「タイポグリセミア広告」で大ヒットの事例も
今回の広告で用いられたのは、「みなさん→みさなん」のように、文字を並び替えても語頭と語尾が正しければ読めてしまう「タイポグリセミア」と呼ばれる現象だ。
実は過去にも、同様の手法を用いた企業広告が話題になったことがある。たとえば16年にコペルインターナショナル(東京都中央区)が運営する「コペル英会話教室」が掲出した広告ポスターには、こんな文章が綴られていた。
「おもえば、わたたしち にほんじん も、いつも かんきぺな にほんご を つかてっいる わけ では あまりせん。つっかえたり、いいまちがたえり、ごじ・だつじが あたっり。(以下略)」
18年には富山の老舗和菓子店「中尾清月堂」(富山県高岡市)が、どら焼きのリニューアルに際したキャンペーンを実施。キャンペーンはタイポグリセミアを用いた以下の広告の「間違い」を、消費者にクイズ形式で答えてもらう、というものだった。
「みまなさに だじいな おらしせ。
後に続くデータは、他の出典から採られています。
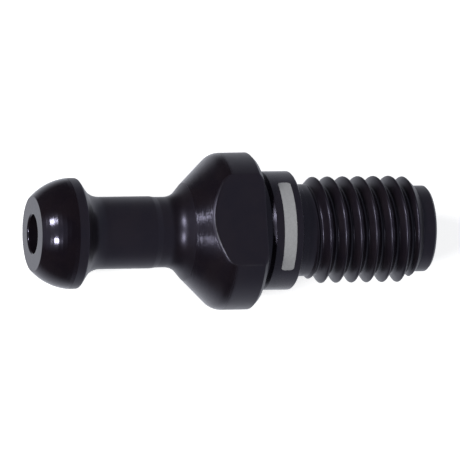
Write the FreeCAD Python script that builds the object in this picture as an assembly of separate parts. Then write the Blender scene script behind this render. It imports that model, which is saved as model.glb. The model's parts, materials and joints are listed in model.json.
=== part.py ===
import FreeCAD, Part

import math
import os

# A pull stud for the drawbar of a tool spindle: one turned steel piece with two milled wrench flats.
# X runs along its axis, from the head at -X to the thread at +X, and X = 0 is the seat face, the back
# of the flange, which closes on the tool holder. The stud lies on one wrench flat, with +Z up.
# All sizes are in millimetres, and all angles in degrees.

# Overall lengths, both counted from the seat face
head_reach = 24.65
tail_reach = 20.1

# Head, which the drawbar's gripper closes behind
head_diameter = 12.1
end_face_diameter = 8.25
dome_length = 3.8
dome_radius = 6.3
land_length = 1.0
land_edge_radius = 0.2
underside_angle = 55.0
underside_fillet = 2.4

# Neck, and the cone that leads from it to the flange. The neck's end is turned a little smaller, and
# the foot of the cone, where it leaves the neck's fillet, is steeper than the rest
neck_diameter = 7.9
neck_relief_depth = 0.09
neck_relief_length = 2.0
neck_relief_run = 0.6
neck_fillet = 2.1
cone_foot_height = 1.4
cone_foot_angle = 49.0
cone_angle = 44.0
shoulder_radius = 1.9

# Flange, which a spanner turns by its two flats
flange_diameter = 17.2
flange_rim = 4.2
flange_chamfer = 0.5
spanner_size = 14.0
spanner_clearance = 0.1

# Pilot, which centres the stud in the holder's counterbore, and the grinding undercut at its foot,
# which also relieves the seat face round the pilot, so that both can be ground to a sharp edge
counterbore_diameter = 13.02
pilot_clearance = 0.02
pilot_length = 4.35
pilot_chamfer = 0.12
undercut_width = 0.85
undercut_depth = 0.3
undercut_angle = 40.0
face_relief_depth = 0.12
face_relief_height = 0.2

# M12 x 1.75 thread, as the plain cylinder that its crests lie on, with the relief in front of it
thread_size = 12.0
thread_allowance = 0.2
thread_depth = 1.0
relief_diameter = 10.1
relief_length = 2.0
relief_fillet = 0.4

# Plain dog point behind the thread
dog_diameter = 9.45
dog_length = 1.65
dog_chamfer = 0.25

# Coolant bore, right through the stud
bore_diameter = 4.2
head_mouth_chamfer = 0.15
tail_mouth_chamfer = 0.4

pilot_diameter = counterbore_diameter - pilot_clearance
thread_crest_diameter = thread_size - thread_allowance
across_flats = spanner_size - spanner_clearance

ORIGIN = FreeCAD.Vector(0, 0, 0)
AXIS = FreeCAD.Vector(1, 0, 0)
OVERRUN = 1.0


def at(x, radius):
    """The point of the half section at distance x along the axis and radius from it."""
    return FreeCAD.Vector(x, 0, radius)


def rise(radial, angle):
    """How far along the axis a cone at this angle to it runs while its radius changes by radial."""
    return radial / math.tan(math.radians(angle))


def line(start, end):
    """A straight edge."""
    return Part.LineSegment(start, end).toShape()


def dome_edge(rim, land):
    """The convex arc from the end face's rim to the front of the head's land."""
    chord = land - rim
    bulge = dome_radius - math.sqrt(dome_radius**2 - (chord.Length / 2) ** 2)
    outward = FreeCAD.Vector(-chord.z, 0, chord.x).normalize()
    middle = rim + chord * 0.5 + outward * bulge
    return Part.Arc(rim, middle, land).toShape()


def rounded_run(corners):
    """Lines through corners, each (point, radius), with a tangent arc of that radius at each.

    An arc takes at most half of the shorter line beside it, so a short wall limits its fillet.
    """
    edges = []
    start = corners[0][0]
    for (before, _), (point, radius), (after, _) in zip(corners, corners[1:], corners[2:]):
        room = min(before.distanceToPoint(point), after.distanceToPoint(point)) / 2
        back = (before - point).normalize()
        ahead = (after - point).normalize()
        half_angle = back.getAngle(ahead) / 2
        reach = min(radius / math.tan(half_angle), room)
        if reach == 0:
            edges.append(line(start, point))
            start = point
        else:
            inward = (back + ahead).normalize()
            crown = point + inward * (reach / math.cos(half_angle) - reach * math.tan(half_angle))
            arc_start = point + back * reach
            arc_end = point + ahead * reach
            edges.append(line(start, arc_start))
            edges.append(Part.Arc(arc_start, crown, arc_end).toShape())
            start = arc_end
    edges.append(line(start, corners[-1][0]))
    return edges


def head_corners():
    """From the front of the head's land, down its underside, to the neck."""
    land_start = -head_reach + dome_length
    land_end = land_start + land_length
    neck_start = land_end + rise((head_diameter - neck_diameter) / 2, underside_angle)
    return [
        (at(land_start, head_diameter / 2), 0),
        (at(land_end, head_diameter / 2), land_edge_radius),
        (at(neck_start, neck_diameter / 2), underside_fillet),
    ]


def flange_corners():
    """The neck's end, up the cone, over the flange, and to the edge of the seat face."""
    foot_top = neck_diameter / 2 + cone_foot_height
    relief_radius = neck_diameter / 2 - neck_relief_depth
    cone_end = -flange_rim
    foot_end = cone_end - rise(flange_diameter / 2 - foot_top, cone_angle)
    foot_start = foot_end - rise(foot_top - relief_radius, cone_foot_angle)
    relief_start = foot_start - neck_relief_length
    return [
        (at(relief_start - neck_relief_run, neck_diameter / 2), 0),
        (at(relief_start, relief_radius), 0),
        (at(foot_start, relief_radius), neck_fillet),
        (at(foot_end, foot_top), 0),
        (at(cone_end, flange_diameter / 2), shoulder_radius),
        (at(-flange_chamfer, flange_diameter / 2), 0),
        (at(0, flange_diameter / 2 - flange_chamfer), 0),
    ]


def pilot_corners():
    """The seat face's inner edge, the undercut and the pilot behind it."""
    undercut_radius = pilot_diameter / 2 - undercut_depth
    ramp_end = undercut_width + rise(undercut_depth, undercut_angle)
    return [
        (at(0, pilot_diameter / 2 + face_relief_height), 0),
        (at(-face_relief_depth, undercut_radius), 0),
        (at(undercut_width, undercut_radius), 0),
        (at(ramp_end, pilot_diameter / 2), 0),
        (at(pilot_length - pilot_chamfer, pilot_diameter / 2), 0),
        (at(pilot_length, pilot_diameter / 2 - pilot_chamfer), 0),
        (at(pilot_length, relief_diameter / 2), relief_fillet),
    ]


def thread_corners():
    """The relief, the cylinder of the thread's crests with a chamfer at each end, and the dog."""
    crest = thread_crest_diameter / 2
    root = crest - thread_depth
    thread_start = pilot_length + relief_length
    thread_end = tail_reach - dog_length
    relief_step = crest - relief_diameter / 2
    return [
        (at(thread_start, relief_diameter / 2), 0),
        (at(thread_start + relief_step, crest), 0),
        (at(thread_end - thread_depth, crest), 0),
        (at(thread_end, root), 0),
        (at(thread_end, dog_diameter / 2), 0),
        (at(tail_reach - dog_chamfer, dog_diameter / 2), 0),
        (at(tail_reach, dog_diameter / 2 - dog_chamfer), 0),
        (at(tail_reach, 0), 0),
    ]


def turned_blank():
    """The whole outer form, turned about the axis, with no bore and no flats yet."""
    face_centre = at(-head_reach, 0)
    rim = at(-head_reach, end_face_diameter / 2)
    corners = head_corners() + flange_corners() + pilot_corners() + thread_corners()
    edges = [line(face_centre, rim), dome_edge(rim, corners[0][0])]
    edges += rounded_run(corners)
    edges.append(line(corners[-1][0], face_centre))
    return Part.Face(Part.Wire(edges)).revolve(ORIGIN, AXIS, 360)


def coolant_bore():
    """What the drill and the countersinks at both mouths take out."""
    radius = bore_diameter / 2
    mouths = [
        at(-head_reach - OVERRUN, 0),
        at(-head_reach - OVERRUN, radius + head_mouth_chamfer + OVERRUN),
        at(-head_reach + head_mouth_chamfer, radius),
        at(tail_reach - tail_mouth_chamfer, radius),
        at(tail_reach + OVERRUN, radius + tail_mouth_chamfer + OVERRUN),
        at(tail_reach + OVERRUN, 0),
    ]
    return Part.Face(Part.makePolygon(mouths + mouths[:1])).revolve(ORIGIN, AXIS, 360)


def wrench_flat(side):
    """The slab that the cutter mills off the flange and cone on one side, +1 above or -1 below."""
    reach = flange_diameter / 2 + OVERRUN
    length = flange_rim + rise((flange_diameter - neck_diameter) / 2, cone_angle)
    height = reach - across_flats / 2
    low = across_flats / 2 if side > 0 else -reach
    return Part.makeBox(length, 2 * reach, height, FreeCAD.Vector(-length, -reach, low))


def pull_stud():
    """The finished stud, as one solid."""
    return turned_blank().cut([coolant_bore(), wrench_flat(1), wrench_flat(-1)])


os.makedirs("parts", exist_ok=True)
pull_stud().Solids[0].exportStep("parts/pull_stud.step")
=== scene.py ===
"""The looks of the pull stud: one turned steel piece, blackened, lying on one of its wrench flats.

The whole stud is one mesh, made of rows of points round the axis. Its lengths are in millimetres until
the mesh is made, and MM turns them into metres. X runs along the axis, from the head to the thread.
A turn angle goes round the axis from +Y towards +Z.
"""

import json
import math

import bmesh
import bpy
from mathutils import Matrix, Vector


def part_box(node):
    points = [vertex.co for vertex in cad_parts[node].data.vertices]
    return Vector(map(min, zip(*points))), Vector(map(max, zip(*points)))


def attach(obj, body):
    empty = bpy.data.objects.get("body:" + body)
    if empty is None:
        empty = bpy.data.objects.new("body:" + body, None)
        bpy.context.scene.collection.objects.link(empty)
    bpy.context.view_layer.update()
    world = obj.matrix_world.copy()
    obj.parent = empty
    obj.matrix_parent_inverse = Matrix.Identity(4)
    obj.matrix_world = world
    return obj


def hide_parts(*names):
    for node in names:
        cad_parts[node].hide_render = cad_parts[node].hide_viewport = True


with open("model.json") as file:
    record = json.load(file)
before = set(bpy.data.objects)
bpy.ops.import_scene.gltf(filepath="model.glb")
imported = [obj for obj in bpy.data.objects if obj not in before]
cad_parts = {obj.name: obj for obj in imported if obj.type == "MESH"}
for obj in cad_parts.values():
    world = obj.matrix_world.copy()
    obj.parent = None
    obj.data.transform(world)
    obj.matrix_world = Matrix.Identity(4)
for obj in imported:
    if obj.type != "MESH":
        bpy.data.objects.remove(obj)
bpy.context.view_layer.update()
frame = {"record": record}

MM = 0.001
BODY = "root"
NODE = "pull_stud"

# ---------------------------------------------------------------------------------------------
# Sizes, in millimetres and degrees
# ---------------------------------------------------------------------------------------------

mounts = {m["name"]: m for m in frame["record"]["mounts"]}
cad_low, cad_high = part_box(NODE)


def mount_radius(name):
    """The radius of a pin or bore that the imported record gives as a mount."""
    return mounts[name]["dims"]["r_mm"]


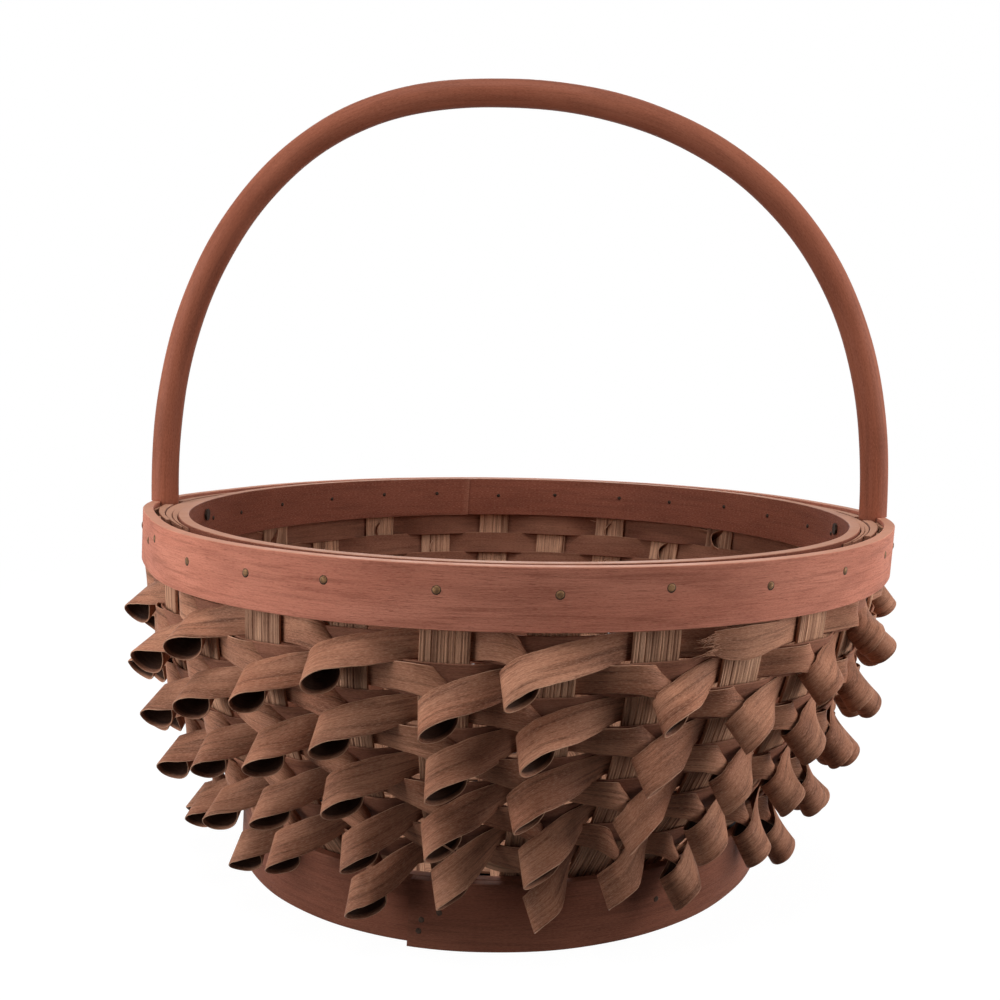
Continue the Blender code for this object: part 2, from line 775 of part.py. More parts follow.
def build_nails(material):
    """Handle nails, driven from inside through inner hoop, filler, tongue and outer hoop."""
    cutters = []
    for name, number, azimuth, height in nail_places():
        inside = inner_hoop_inside(azimuth)
        outside = rim_outside(azimuth)
        head = inside - GAP - NAIL_HEAD_THICKNESS
        rings = [(head, NAIL_HEAD / 2), (inside - GAP, NAIL_HEAD / 2), (inside - GAP / 2, NAIL_SHANK / 2),
                 (outside, NAIL_SHANK / 2)]
        round_bar("handle_nail_%s_%d" % (name, number), azimuth, height, rings, material)
        hole = NAIL_SHANK / 2 + GAP
        cutter = round_bar("hole_%s_%d" % (name, number), azimuth, height,
                           [(inside - OVERRUN, hole), (outside + OVERRUN, hole)], material)
        cutters.append(make_cutter(cutter))
    return cutters


def build_stakes(material):
    for turn, name, over_sign in ((STAKE_TURN, "along", 1), (STAKE_TURN + HALF_TURN / 2, "across", -1)):
        for number in range(STRIP_COUNT_EACH_WAY):
            offset = number - STRIP_COUNT_EACH_WAY // 2
            stake_strip("stake_strip_%s_%d" % (name, number + 1), offset, turn, over_sign, material)


def build_weave(woods):
    for number in range(1, ROW_COUNT + 1):
        depth = FIRST_ROW + (number - 1) * ROW_PITCH
        start = LAP_STAKE_NUMBERS[number - 1] + 1 + 2 * number
        plain_weaver("weaver_row_%d" % number, depth, WEAVER_WIDTH, WEAVER_THICKNESS,
                     CURL_THICKNESS + GAP, start, woods["weaver"])
        curled_weaver("curled_weaver_row_%d" % number, number, woods["curl"])
    last = FIRST_ROW + (ROW_COUNT - 1) * ROW_PITCH
    depth = last + WEAVER_WIDTH / 2 + LOCKING_GAP + LOCKING_WIDTH / 2
    plain_weaver("locking_weaver", depth, LOCKING_WIDTH, LOCKING_THICKNESS, 0, ROW_COUNT, woods["splint"])


def settle_body():
    """Give the pieces the body's hand-made set, and stand the basket's box over the origin."""
    meshes = {thing.data for thing in bpy.data.objects}
    for mesh in meshes:
        for vertex in mesh.vertices:
            vertex.co = settled(vertex.co)
    shown = [thing for thing in bpy.data.objects if not thing.hide_render]
    corners = [vertex.co for thing in shown for vertex in thing.data.vertices]
    middle_x = (min(c.x for c in corners) + max(c.x for c in corners)) / 2
    middle_y = (min(c.y for c in corners) + max(c.y for c in corners)) / 2
    for mesh in meshes:
        mesh.transform(Matrix.Translation((-middle_x, -middle_y, 0)))


def main():
    clear_scene()
    woods = {
        "band": make_material("stained_bentwood", shader_colour(158, 96, 76), 0.6),
        "handle": make_material("stained_dowel", shader_colour(146, 84, 62), 0.5),
        "filler": make_material("cut_bentwood", shader_colour(176, 124, 98), 0.7),
        "splint": make_material("pale_splint", shader_colour(168, 128, 98), 0.75),
        "weaver": make_material("stained_chipwood", shader_colour(122, 80, 64), 0.7),
        "curl": make_material("curled_chipwood", shader_colour(132, 88, 68), 0.65),
        "nail": make_material("dull_steel", shader_colour(92, 86, 76), 0.5, 0.8),
    }
    hole_cutters = build_nails(woods["nail"])
    build_handle(woods["handle"], hole_cutters)
    build_rim(woods, hole_cutters)
    foot_hoop(woods["band"])
    build_stakes(woods["splint"])
    build_weave(woods)
    settle_body()


main()
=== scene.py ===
"""Looks of a round chipwood foraging basket with a bow handle and rows of curled weavers.

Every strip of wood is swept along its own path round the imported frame: hoops, fillers, handle, ribbed
stakes, plain weavers and curled weavers. The grain runs along each strip, because every strip carries the
distance along and across it in its "grain" attribute.
"""

import math

import bpy
import numpy as np
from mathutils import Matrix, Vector


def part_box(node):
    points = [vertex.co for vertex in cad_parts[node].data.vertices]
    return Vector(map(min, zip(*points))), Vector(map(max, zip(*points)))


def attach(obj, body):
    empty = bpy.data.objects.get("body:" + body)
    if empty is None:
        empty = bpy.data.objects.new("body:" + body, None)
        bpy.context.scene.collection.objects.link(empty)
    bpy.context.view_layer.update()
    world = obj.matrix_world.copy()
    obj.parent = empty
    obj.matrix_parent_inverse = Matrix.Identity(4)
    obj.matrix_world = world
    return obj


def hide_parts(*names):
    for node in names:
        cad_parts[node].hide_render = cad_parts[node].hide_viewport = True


MM = 0.001
BODY = "root"
UP = np.array([0.0, 0.0, 1.0])
GAP = 0.3 * MM
LAP_GAP = GAP / 2
SMOOTH_ANGLE = 40
EDGE_EASE = 0.25 * MM
CUT_END_WEAR = 0.2

# Rim: two hoops that clamp the stakes and the handle. Turns are in degrees from the front to the right
RIM_TOP = 136 * MM
RIM_RADIUS = 147.3 * MM
RIM_BAND_HEIGHT = 19.4 * MM
RIM_BAND_THICKNESS = 4.0 * MM
RIM_BOTTOM = RIM_TOP - RIM_BAND_HEIGHT
RIM_BULGE_LEFT = 6.8 * MM
RIM_BULGE_RIGHT = 3.4 * MM
RIM_BULGE_SPREAD = 26
INNER_HOOP_SQUEEZE = 5.2 * MM
OUTER_SCARF_START = 150
INNER_SCARF_START = 190
SCARF_SPREAD = 18
SCARF_TIP = 0.6 * MM
HOOP_STEPS = 240
HOOP_COLUMNS = 14
HOOP_WOBBLE = 0.15 * MM
HOOP_WAVES = (70 * MM, 43 * MM, 160 * MM)
OUTER_HOOP_SEED = 1
INNER_HOOP_SEED = 2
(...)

こたのび なかお せいげどつう が ぜたっい に ばれない ように どやらき の リニュアール を おなこい ました」
当時の中尾清月堂のニュースリリースによると、キャンペーン期間中の10日間、過去最高の販売実績となる6万個近いどら焼きを売り上げたという。
太陽巧芸社の担当者は「普通の広告として出すのではなく、(タイポグリセミアを使うことで)元気のない日本を、どうにか笑いにできれば、という思いで掲出しました」と今回の広告のねらいを語った。
まちで なげになく みけかる ここうくも、 よくみたら まがちっている かしもれない。